That said, productivity can be a means to an end, but it should be healthy and employed in such a way that it doesn’t make us feel as if we are always just hustling or trying to catch up in some way. I have more thoughts on the matter, which I still have to sort through before writing about them further.

Not every day is a good day. But this too shall pass.

Thankfully, we inevitably move forward in time. That is the nature of how we perceive this universe and at the end of today, a new tomorrow awaits. Maybe tomorrow won’t be a particularly good day either. Not every day will shine or be spectacular. It will be different, though.

If you are worried about today, whether you have wasted your time, simply caught an opportunity to rest, or if you have missed out on something, ask yourself whether this will still matter next week. Do you really think that in ten days’ time you will look back on today and wonder what the lull was about or tell yourself that you could have done better? Do you still remember last week’s bad day(s)? Does it still matter?

We live through the bad days one at a time. Just as we do with the good days.

And by the way, saying that it could be worse (which is usually true but utterly useless), won’t make anything better either. Whatever any given day might feel like – good, bad, wasted, full of opportunities – we still have to live each day as it comes.

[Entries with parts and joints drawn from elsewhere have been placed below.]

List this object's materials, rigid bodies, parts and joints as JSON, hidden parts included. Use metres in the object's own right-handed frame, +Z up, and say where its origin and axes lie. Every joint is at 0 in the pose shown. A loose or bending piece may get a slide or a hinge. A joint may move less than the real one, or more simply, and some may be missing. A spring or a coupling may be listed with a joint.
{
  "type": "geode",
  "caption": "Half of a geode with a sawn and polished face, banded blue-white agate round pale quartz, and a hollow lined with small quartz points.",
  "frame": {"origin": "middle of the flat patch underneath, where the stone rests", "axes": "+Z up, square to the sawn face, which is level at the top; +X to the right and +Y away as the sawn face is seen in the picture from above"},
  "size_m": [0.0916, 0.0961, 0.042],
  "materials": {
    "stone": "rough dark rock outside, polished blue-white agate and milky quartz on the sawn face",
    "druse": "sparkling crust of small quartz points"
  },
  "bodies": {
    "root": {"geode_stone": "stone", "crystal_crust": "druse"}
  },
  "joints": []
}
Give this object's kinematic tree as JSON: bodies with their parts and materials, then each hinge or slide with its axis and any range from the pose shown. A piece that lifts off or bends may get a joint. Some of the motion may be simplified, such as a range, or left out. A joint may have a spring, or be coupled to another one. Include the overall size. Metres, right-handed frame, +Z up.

We make the best of it and move on to the next.

Sitting in the window

I have a windowsill that is wide enough for me to sit on. When I don’t use it as a seat, I plant lives here and a few lights that I use when it gets dark.

It’s not the comfiest place to sit, especially since it isn’t super wide. But I like it as I don’t have a balcony and I get to watch out. I can see the sunset in the evenings, watch the traffic or people walking by, or I work on my laptop enjoying the natural light.

I usually sit here every day at least at some point and I’m doing so right now. Watching people walk their dogs is a much better distraction than whatever is on TV.

It is also a good place for some thinking. When you have nothing much else to do and watch the world pass by your window, you have room to contemplate, commiserate or plan.

If I don’t have my laptop on my lap, it is actually also an excellent spot to get away from work for a bit. Even on rainy days. Or perhaps, especially on rainy days.

I didn’t write yesterday. For some reason, I thought I might have scheduled a post on Friday, but I hadn’t and only realized today that I ended up skipping on posting yesterday.

There are plenty of things I want to write about, so it’s not a lack of topics that kept me from writing. It was simply a false assumption and ultimately I wasn’t worried about it.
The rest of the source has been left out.